WHAT IS BEING ASKED:
Would you return the complete listing below word for word?

[start]

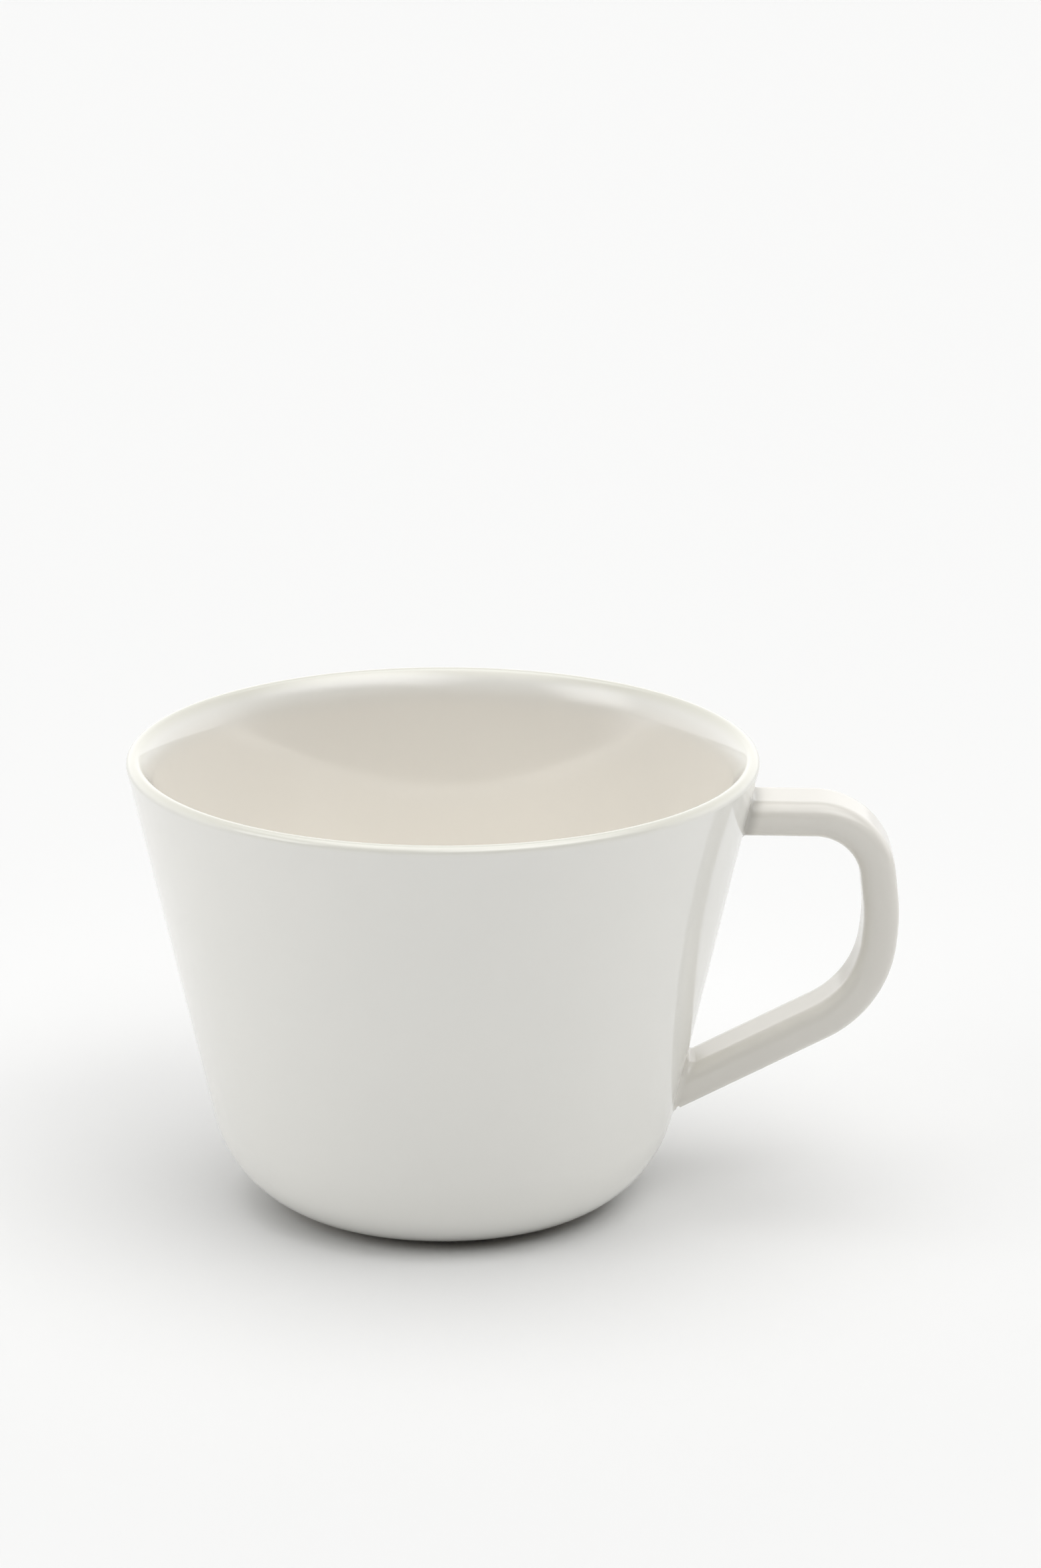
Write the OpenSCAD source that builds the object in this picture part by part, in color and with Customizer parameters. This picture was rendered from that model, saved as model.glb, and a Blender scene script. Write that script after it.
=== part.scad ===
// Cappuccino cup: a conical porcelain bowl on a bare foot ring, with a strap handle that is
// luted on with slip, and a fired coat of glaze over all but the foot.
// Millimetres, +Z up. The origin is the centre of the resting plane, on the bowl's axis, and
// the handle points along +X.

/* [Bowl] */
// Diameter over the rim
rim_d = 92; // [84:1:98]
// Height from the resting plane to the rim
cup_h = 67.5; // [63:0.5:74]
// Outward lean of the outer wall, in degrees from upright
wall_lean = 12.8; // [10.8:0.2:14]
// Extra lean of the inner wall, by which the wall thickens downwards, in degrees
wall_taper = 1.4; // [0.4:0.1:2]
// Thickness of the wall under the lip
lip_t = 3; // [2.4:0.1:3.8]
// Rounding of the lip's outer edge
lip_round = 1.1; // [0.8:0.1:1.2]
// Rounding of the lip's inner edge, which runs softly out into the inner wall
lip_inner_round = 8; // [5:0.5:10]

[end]

SOLUTION TO THIS EXERCISE:
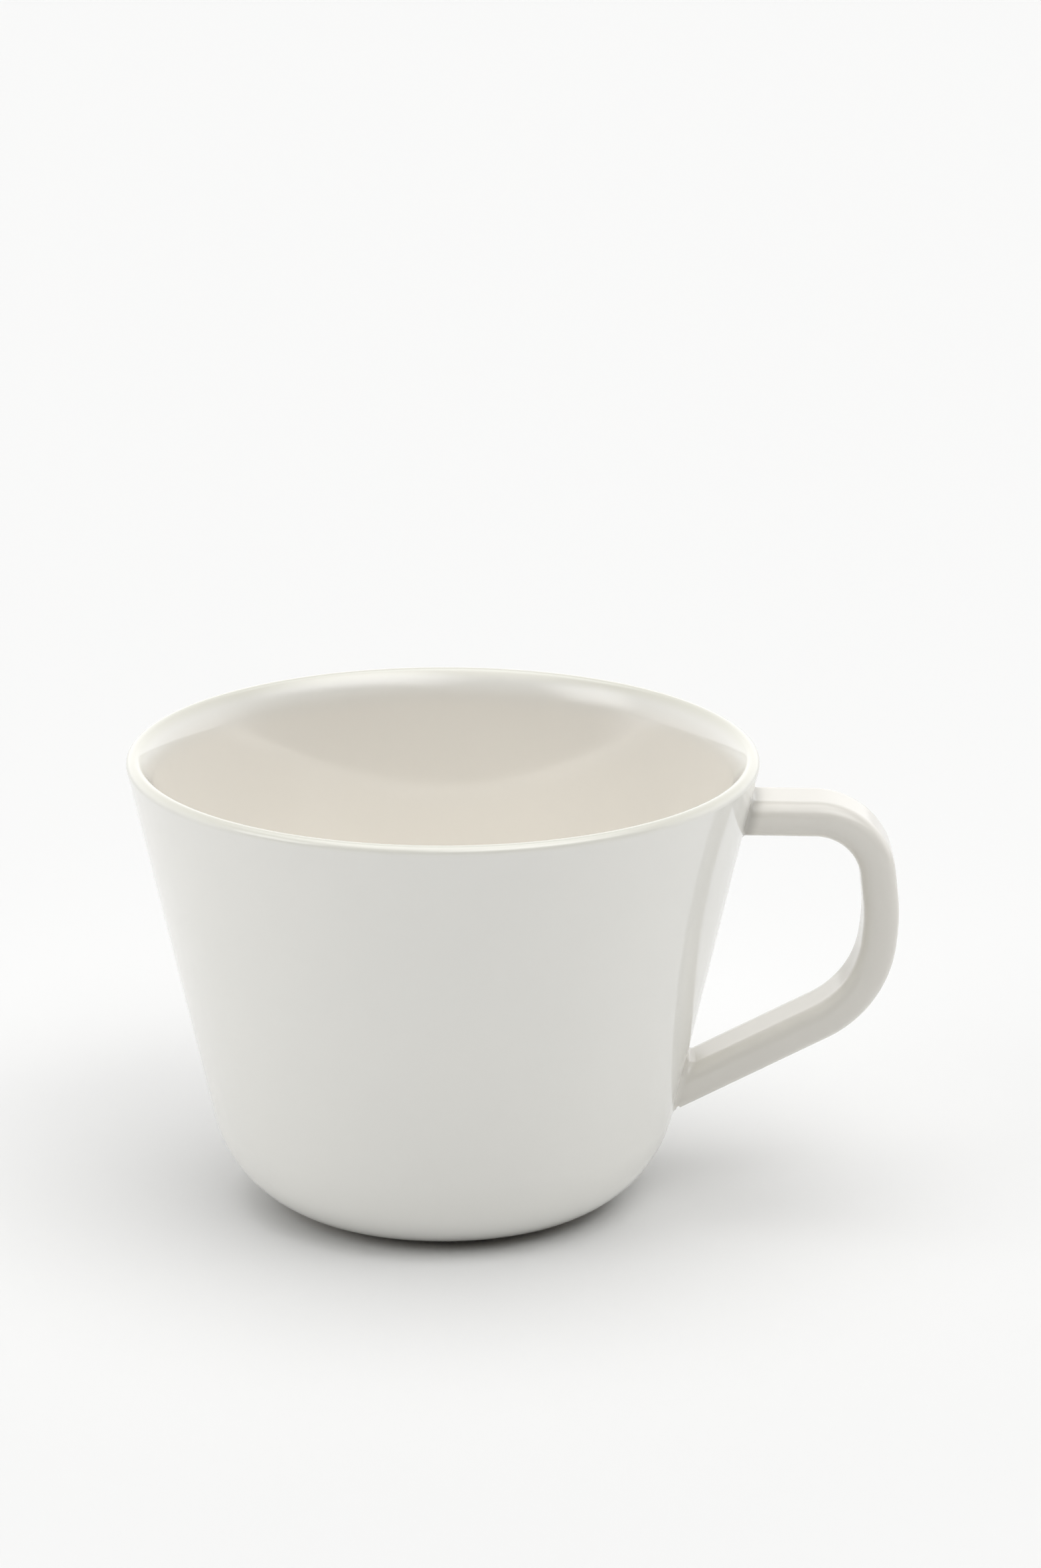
Write the OpenSCAD source that builds the object in this picture part by part, in color and with Customizer parameters. This picture was rendered from that model, saved as model.glb, and a Blender scene script. Write that script after it.
=== part.scad ===
// Cappuccino cup: a conical porcelain bowl on a bare foot ring, with a strap handle that is
// luted on with slip, and a fired coat of glaze over all but the foot.
// Millimetres, +Z up. The origin is the centre of the resting plane, on the bowl's axis, and
// the handle points along +X.

/* [Bowl] */
// Diameter over the rim
rim_d = 92; // [84:1:98]
// Height from the resting plane to the rim
cup_h = 67.5; // [63:0.5:74]
// Outward lean of the outer wall, in degrees from upright
wall_lean = 12.8; // [10.8:0.2:14]
// Extra lean of the inner wall, by which the wall thickens downwards, in degrees
wall_taper = 1.4; // [0.4:0.1:2]
// Thickness of the wall under the lip
lip_t = 3; // [2.4:0.1:3.8]
// Rounding of the lip's outer edge
lip_round = 1.1; // [0.8:0.1:1.2]
// Rounding of the lip's inner edge, which runs softly out into the inner wall
lip_inner_round = 8; // [5:0.5:10]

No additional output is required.